Но в реальности российская власть, которая на исходе нулевых с помощью концепта традиционных ценностей попыталась найти идеологическую основу для своего нарастающего противостояния с Западом, в качестве побочного эффекта запустила большую дискуссию внутри самой России. И в том же вциомовском опросе 39% молодых людей (в возрасте от 18 до 24 лет) уже выступают за право гомосексуалов на официальные отношения.
Наибольшая доля россиян (31%) при этом считает, что «сексуальная ориентация — это личное дело каждого». Доля тех, кто считает, что «представители сексуальных меньшинств — опасные люди», в 2013–2015 годах составляла 19–20%, а в 2021-м упала до 11%. Причем пиковые значения, очевидно, связаны с информационной кампанией из-за принятия «закона о гей-пропаганде». Это не удивительно: эксперименты ученых показывают, что многие из тех, кто еще вчера выступал против какого-то законопроекта, начинают его поддерживать, стоит ему стать законом (об этом феномене мы писали в нашем письме о слове «переобувание»).
Когда современные российские власти (а до них американские консерваторы полвека назад) выступают за «традиционные ценности», они уже идут на уступку идеологическим оппонентам, поскольку признают, что «личное — это политическое». А этот принцип выдвинули феминистки в конце 1960-х. И в этом — главный парадокс: «традиционные ценности» — это порождение прогресса, они возникают только как реакция на перемены, которые почти невозможно остановить.

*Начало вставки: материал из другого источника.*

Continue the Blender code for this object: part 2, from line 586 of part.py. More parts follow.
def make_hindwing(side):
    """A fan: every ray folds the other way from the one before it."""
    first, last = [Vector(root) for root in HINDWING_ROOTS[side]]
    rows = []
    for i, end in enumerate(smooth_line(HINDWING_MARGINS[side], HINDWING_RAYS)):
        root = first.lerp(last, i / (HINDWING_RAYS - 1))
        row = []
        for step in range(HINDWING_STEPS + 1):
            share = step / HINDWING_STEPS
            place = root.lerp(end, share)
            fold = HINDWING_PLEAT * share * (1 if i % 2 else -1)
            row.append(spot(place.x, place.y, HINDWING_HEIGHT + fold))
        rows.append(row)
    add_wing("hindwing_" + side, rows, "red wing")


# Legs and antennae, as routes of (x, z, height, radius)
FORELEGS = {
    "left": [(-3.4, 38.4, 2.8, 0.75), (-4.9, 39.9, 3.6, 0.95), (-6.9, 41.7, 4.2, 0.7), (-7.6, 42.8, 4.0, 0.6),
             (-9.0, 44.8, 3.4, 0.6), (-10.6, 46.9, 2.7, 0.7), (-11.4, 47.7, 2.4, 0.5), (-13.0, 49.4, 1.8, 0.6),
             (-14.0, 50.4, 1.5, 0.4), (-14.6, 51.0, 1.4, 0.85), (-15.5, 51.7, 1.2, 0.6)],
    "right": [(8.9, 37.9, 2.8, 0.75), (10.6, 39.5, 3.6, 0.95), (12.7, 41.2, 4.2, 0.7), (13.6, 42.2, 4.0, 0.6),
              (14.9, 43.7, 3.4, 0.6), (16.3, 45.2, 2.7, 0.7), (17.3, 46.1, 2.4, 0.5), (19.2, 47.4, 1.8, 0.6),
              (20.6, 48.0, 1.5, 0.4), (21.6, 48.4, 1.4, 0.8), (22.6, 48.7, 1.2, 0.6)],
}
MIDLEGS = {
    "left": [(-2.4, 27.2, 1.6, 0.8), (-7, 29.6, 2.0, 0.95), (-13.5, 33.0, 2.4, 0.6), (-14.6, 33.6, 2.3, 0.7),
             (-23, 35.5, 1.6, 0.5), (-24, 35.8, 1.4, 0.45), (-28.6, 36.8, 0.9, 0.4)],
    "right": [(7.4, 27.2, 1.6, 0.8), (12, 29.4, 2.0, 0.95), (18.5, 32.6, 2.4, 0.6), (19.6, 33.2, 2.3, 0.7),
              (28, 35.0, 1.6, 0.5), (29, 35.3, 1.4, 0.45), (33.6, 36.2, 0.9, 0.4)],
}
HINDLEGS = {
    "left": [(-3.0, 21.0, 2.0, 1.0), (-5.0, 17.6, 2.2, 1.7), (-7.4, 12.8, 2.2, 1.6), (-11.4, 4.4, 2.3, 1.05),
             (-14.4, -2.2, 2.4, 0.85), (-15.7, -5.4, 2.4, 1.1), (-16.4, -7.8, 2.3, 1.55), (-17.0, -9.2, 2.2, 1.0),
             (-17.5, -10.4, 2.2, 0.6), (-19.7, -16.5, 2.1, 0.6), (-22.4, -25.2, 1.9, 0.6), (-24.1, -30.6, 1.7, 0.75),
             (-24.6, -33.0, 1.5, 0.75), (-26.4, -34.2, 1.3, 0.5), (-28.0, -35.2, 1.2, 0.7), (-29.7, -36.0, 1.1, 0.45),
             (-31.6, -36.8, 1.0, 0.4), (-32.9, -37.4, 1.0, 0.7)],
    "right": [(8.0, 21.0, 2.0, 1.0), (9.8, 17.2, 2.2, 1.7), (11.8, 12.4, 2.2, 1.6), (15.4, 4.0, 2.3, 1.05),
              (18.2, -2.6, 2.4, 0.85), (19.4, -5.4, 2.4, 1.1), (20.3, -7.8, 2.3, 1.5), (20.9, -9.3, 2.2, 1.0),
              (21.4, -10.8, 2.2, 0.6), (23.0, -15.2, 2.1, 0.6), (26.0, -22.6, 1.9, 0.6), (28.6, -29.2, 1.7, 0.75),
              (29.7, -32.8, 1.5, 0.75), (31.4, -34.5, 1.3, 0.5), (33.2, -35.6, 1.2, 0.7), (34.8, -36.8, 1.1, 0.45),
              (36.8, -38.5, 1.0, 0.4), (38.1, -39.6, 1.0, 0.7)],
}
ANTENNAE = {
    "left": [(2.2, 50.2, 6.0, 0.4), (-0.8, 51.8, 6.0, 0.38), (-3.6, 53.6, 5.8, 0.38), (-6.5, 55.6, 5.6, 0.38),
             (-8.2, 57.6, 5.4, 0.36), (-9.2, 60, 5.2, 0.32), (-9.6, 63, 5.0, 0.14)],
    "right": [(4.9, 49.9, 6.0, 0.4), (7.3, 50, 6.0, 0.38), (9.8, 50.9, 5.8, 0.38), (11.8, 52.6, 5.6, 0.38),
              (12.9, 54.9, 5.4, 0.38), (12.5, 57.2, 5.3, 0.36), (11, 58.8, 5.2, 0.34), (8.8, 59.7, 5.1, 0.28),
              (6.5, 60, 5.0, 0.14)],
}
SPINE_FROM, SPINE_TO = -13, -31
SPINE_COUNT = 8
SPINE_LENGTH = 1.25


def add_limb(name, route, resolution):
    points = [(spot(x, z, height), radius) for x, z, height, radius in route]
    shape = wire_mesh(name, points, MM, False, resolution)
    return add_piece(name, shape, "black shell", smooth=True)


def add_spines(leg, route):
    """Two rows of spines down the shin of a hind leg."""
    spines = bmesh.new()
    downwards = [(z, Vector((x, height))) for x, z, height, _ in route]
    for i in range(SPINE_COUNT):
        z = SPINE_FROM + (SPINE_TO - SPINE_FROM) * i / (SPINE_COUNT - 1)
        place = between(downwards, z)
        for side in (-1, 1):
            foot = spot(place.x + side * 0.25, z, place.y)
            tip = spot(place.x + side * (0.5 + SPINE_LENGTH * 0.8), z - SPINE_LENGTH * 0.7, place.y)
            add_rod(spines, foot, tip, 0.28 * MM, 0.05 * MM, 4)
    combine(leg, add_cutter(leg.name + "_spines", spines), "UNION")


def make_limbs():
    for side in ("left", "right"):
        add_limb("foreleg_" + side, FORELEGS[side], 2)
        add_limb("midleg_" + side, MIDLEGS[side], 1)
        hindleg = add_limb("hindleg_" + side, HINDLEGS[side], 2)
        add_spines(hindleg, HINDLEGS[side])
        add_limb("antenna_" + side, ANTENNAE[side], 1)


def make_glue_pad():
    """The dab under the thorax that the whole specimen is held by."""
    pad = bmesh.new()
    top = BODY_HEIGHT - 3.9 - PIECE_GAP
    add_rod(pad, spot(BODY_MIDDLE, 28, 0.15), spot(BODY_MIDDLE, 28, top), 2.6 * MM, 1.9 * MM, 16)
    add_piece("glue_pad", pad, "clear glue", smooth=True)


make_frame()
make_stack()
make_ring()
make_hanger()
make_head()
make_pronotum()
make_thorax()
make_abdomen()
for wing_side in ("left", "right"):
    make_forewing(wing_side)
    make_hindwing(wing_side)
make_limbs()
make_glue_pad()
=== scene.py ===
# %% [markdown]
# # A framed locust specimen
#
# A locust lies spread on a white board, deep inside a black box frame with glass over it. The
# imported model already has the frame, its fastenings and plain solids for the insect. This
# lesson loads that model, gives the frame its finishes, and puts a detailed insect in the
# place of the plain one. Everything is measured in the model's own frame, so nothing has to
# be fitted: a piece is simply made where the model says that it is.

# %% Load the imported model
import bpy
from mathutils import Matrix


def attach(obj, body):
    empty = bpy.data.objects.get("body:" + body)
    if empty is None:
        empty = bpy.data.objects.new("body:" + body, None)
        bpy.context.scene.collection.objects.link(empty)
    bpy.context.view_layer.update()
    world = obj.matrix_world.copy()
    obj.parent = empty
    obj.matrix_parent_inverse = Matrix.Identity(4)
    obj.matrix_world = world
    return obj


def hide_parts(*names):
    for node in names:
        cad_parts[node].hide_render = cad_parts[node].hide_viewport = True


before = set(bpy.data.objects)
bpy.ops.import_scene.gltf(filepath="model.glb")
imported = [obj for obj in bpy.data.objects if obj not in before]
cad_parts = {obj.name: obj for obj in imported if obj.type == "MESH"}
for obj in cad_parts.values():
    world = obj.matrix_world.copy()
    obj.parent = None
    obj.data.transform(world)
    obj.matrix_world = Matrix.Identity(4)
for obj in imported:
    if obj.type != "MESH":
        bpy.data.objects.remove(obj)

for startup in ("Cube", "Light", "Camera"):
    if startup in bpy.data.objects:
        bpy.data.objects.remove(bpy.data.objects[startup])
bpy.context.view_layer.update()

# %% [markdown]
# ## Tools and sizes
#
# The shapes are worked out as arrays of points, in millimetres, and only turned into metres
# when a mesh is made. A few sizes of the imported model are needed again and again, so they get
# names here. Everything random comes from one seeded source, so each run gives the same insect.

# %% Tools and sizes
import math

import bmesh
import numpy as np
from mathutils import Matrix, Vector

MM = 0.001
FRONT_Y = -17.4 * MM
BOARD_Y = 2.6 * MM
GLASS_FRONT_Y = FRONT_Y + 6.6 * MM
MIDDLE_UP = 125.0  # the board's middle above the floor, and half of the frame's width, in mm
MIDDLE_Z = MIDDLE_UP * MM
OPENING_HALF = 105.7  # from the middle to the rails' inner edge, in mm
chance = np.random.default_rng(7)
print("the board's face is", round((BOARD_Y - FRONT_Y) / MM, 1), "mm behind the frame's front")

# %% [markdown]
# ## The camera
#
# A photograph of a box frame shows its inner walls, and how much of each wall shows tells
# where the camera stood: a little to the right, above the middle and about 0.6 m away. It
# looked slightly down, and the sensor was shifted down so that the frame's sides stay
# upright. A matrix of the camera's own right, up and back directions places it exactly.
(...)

Неожиданное открытие, которое мы сделали, пока готовили это письмо
В I веке до нашей эры первый римский император Август издал несколько законов, регулирующих семейные отношения, в частности запрещающих супружескую измену. Он арестовал и отправил в ссылку свою единственную родную дочь «за разврат». Также «за безнравственность», скорее всего, отправился в ссылку один из величайших римских поэтов Овидий.